Merry Christmas is a short way to say, ‘Enjoy the time spent with your family this season’

Wishing someone “merry Christmas” is much better than wishing “happy holidays”. Though Christmas began as a Christian holiday, it has become something much bigger than that. Christmas brings families together in the simple joys of decorating the tree, gorging on homemade food, and trying to be a little nicer to each other—and that’s something that anyone in any religion can relate to.

Wishing someone Happy Holidays is incredibly vague. Think about it: I could wish you or happy holiday on the first day of summer vacation or on Thanksgiving Monday. What makes Christmas special is the fact that it’s only one day out of 365.

Even if you decide that you’re done wishing people a merry Christmas, the saying is already embedded in Western popular culture. Should we replace all the Christmas songs with happy holiday songs? Besides the fact that it would take a ridiculous amount of effort, the songs would lose their meaning.

Anyone who has grown up with classic Christmas tunes will understand that changing songs like “Joy to the World” or “The First Noel” will destroy the whole point of the songs—and forget about the rhyme scheme.

In our superficial and individualistic world, it’s nice to be reminded that there’s a point to all this Christmas stuff. When you’re rushing to the overcrowded mall for the 14th time in a week because you forgot to buy a present for Uncle Joe, you’re in the worst possible mood, and the only thing you want to do is get home and drown your sorrows in a non-virgin eggnog, having someone wish you “merry Christmas” should be a reminder that the holidays aren’t just about getting more material objects. It’s about focusing on more time (than you could ever want) with your family.

Whether you’re Christian, Jewish, or even non-religious, unless you’ve been living under a rock, you know where Christmas originated. You’re free to believe that Jesus wasn’t real, but the fact that he brings millions of people around the world together every year is more than any “holidays” could ever do.

—Héloïse Rodriguez-Qizilbash

Ho ho hold the arguments and just say happy holidays already

I think the first question that one should ask is why we say “merry Christmas” in the first place. It seems as though saying “merry Christmas” has become a type of salutation, like hello or good evening, during late November all the way until Dec. 25. When you break it down though, saying “merry Christmas” to someone implies that you want that person to have a joyous Christmas Day.

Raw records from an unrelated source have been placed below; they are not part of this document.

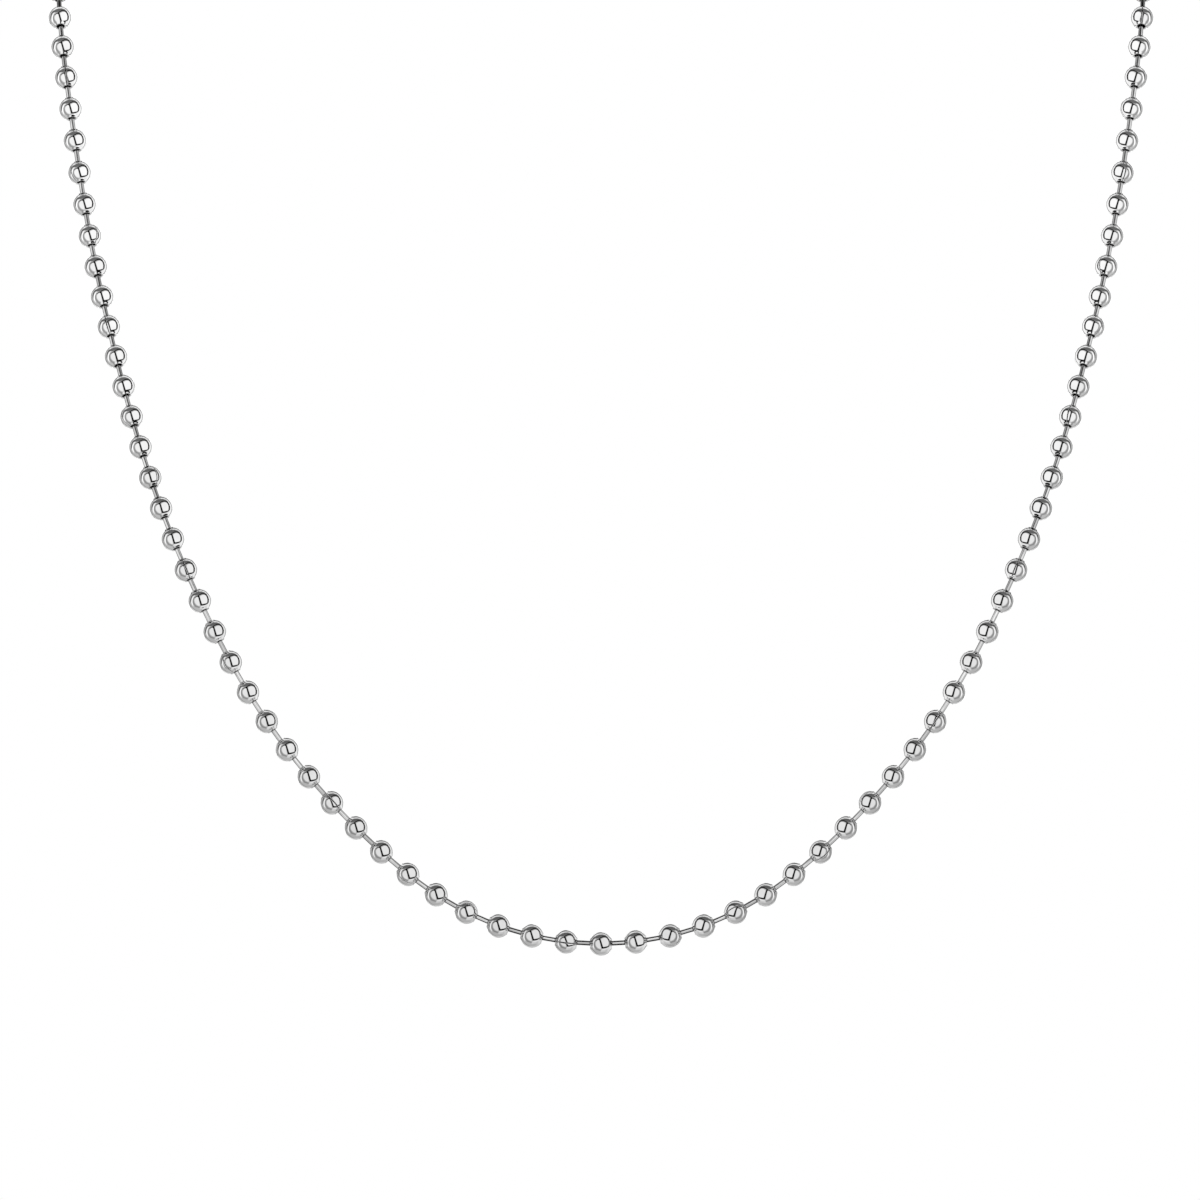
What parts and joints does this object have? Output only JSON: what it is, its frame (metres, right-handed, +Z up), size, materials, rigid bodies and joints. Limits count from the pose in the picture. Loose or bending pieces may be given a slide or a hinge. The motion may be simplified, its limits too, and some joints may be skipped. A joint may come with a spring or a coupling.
{
  "type": "ball chain necklace",
  "caption": "Round-ball chain necklace: hollow steel balls joined by short dumbbell bars into a closed loop, held at the nape by a plain sleeve clasp. Hangs round a neck.",
  "frame": {"origin": "where the clasp rests on the nape: on the clasp's neck side, at its middle height and length", "axes": "+Z up, -Y towards the wearer's front, +X towards the wearer's left, which is the right of a front view"},
  "size_m": [0.1504, 0.1016, 0.1496],
  "materials": {
    "polished_steel": "mirror-polished stainless steel shells",
    "bright_wire": "bright drawn steel wire",
    "clasp_steel": "polished pressed steel"
  },
  "bodies": {
    "root": {"balls": "polished_steel", "links": "bright_wire", "clasp": "clasp_steel"}
  },
  "joints": []
}
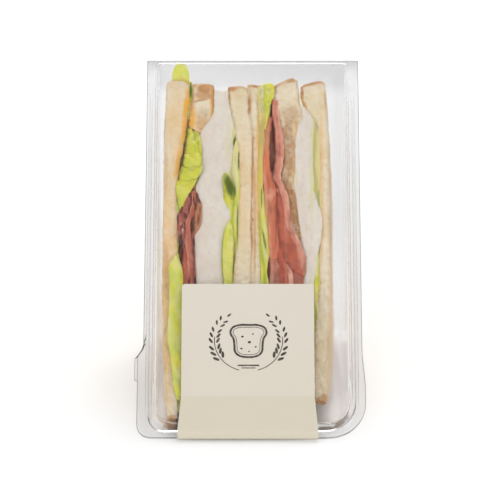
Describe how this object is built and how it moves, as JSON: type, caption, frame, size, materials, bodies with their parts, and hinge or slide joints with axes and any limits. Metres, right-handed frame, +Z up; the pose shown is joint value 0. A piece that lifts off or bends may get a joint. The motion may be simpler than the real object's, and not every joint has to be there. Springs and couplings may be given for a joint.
{
  "type": "club sandwich",
  "caption": "Club sandwich: cut wedges of sliced bread with chicken mayonnaise, bacon and lettuce, side by side in a shut clear wedge pack with a plain sealing label.",
  "frame": {"origin": "centre of the pack's footprint, on the surface that it stands on", "axes": "+Z up, -Y towards the shopper: the clear face slopes up and back at 45 degrees, +X to the right along the stack of slices"},
  "size_m": [0.0988, 0.1294, 0.1297],
  "materials": {
    "clear_plastic": "clear thermoformed plastic, glossy",
    "label_paper": "matt cream paper",
    "bread": "soft open crumb with a thin tan crust",
    "lettuce": "moist leaf",
    "bacon": "moist cured meat with pale fat",
    "chicken_mayo": "creamy, slightly lumpy"
  },
  "bodies": {
    "root": {"tray": "clear_plastic", "lid": "clear_plastic", "label": "label_paper", "bread_a1": "bread", "lettuce_a1": "lettuce", "bacon_a": "bacon", "bread_a2": "bread", "chicken_mayo_a": "chicken_mayo", "lettuce_a2": "lettuce", "bread_a3": "bread", "bread_b1": "bread", "lettuce_b1": "lettuce", "bacon_b": "bacon", "bread_b2": "bread", "chicken_mayo_b": "chicken_mayo", "lettuce_b2": "lettuce", "bread_b3": "bread"}
  },
  "joints": []
}
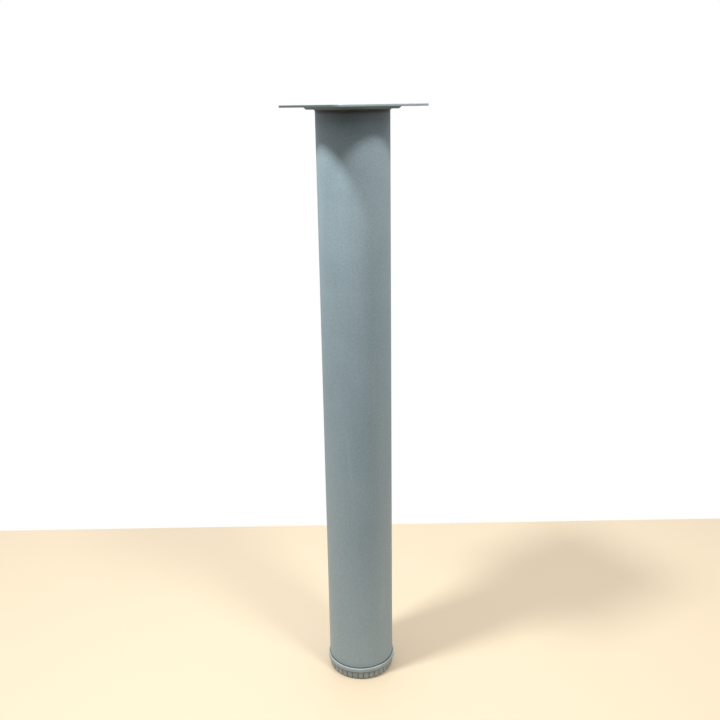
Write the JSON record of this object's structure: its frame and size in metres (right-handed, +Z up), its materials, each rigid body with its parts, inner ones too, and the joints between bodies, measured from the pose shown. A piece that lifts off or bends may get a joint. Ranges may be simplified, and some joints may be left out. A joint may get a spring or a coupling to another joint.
{
  "type": "table leg",
  "caption": "Round steel table leg with a square mounting plate on top and a ribbed screw-in leveling foot below.",
  "frame": {"origin": "centre of the glide pad's underside, on the floor, with the foot screwed fully in", "axes": "+Z up along the tube's axis; X and Y along the mounting plate's edges"},
  "size_m": [0.12, 0.12, 0.69],
  "materials": {
    "powder_coat": "matte aluminium-grey powder coat",
    "grey_plastic": "moulded, satin",
    "black_plastic": "moulded, satin",
    "zinc_plate": "bright zinc plated steel",
    "spring_steel": "blackened spring steel",
    "pad_rubber": "dull, non-marking"
  },
  "bodies": {
    "leg": {"mounting_plate": "powder_coat", "plate_weld": "powder_coat", "leg_tube": "powder_coat", "tube_insert": "black_plastic", "insert_nut": "zinc_plate", "nut_retainer": "spring_steel"},
    "glide": {"glide_pad": "pad_rubber", "pad_carrier": "black_plastic"},
    "foot": {"foot_grip": "grey_plastic", "leveling_stud": "zinc_plate", "stud_circlip": "spring_steel", "stud_washer": "zinc_plate", "stud_lock_nut": "zinc_plate"}
  },
  "joints": [
    {"name": "foot_extend", "type": "slide", "parent": "leg", "child": "glide", "axis": [0, 0, -1], "range_m": [0, 0.02]},
    {"name": "foot_screw", "type": "hinge", "parent": "glide", "child": "foot", "pos_m": [0, 0, 0], "axis": [0, 0, -1], "range_deg": [0, 4799.9]}
  ],
  "couplings": [
    {"joint": "foot_extend", "follows": "foot_screw", "m_per_rad": 0.00023873}
  ]
}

If someone tells me to have a merry Christmas, I say thank you because my Ukrainian Orthodox Catholic family celebrates Christmas. But it’s quite presumptuous of that person to tell me to have a merry Christmas, since generally I’d be displaying no visible signs of actually celebrating it—unless on that specific day I decided to wear a sweater that says, “I will be participating in this Christmas thing,” or something similar.

It’s that presumptuousness that causes many non-Christmas celebrators to get a little upset. Why tell someone to have a merry Christmas if they don’t celebrate it? It makes no sense.

To say “merry Christmas” to someone who doesn’t celebrate Christmas can be equated to saying “happy birthday” to someone when it’s not their birthday. It’s pointless and confusing for the person who has to accept and respond to the greeting.

“Uh, thanks, I guess, but my birthday’s not for six months.”

“Uh, thanks, I guess, but I don’t celebrate Christmas.”

One part of this debate that will always confuse me is why it’s such a big deal to say “happy holidays” instead of “merry Christmas” to people you don’t know. If it’s accepted amongst your friends and family that “merry Christmas” is OK to say, that’s fine, have at it. But if we’re aware that “merry Christmas” bothers certain people, then why not slightly alter what we say?

People tend to counter this argument with, “It’s a tradition to say ‘merry Christmas.’” Seriously guys? Don’t go there. We can all name countless traditions that were changed because they no longer suited the times. Shark fin soup is being banned all around the world, awesome means something completely different than it did 200 years ago, and hopefully pretty soon everyone in Canada—a country that is supposed to accept and allow people from all cultures to feel comfortable celebrating their own traditions—will say “happy holidays” to strangers and friends during the month of December.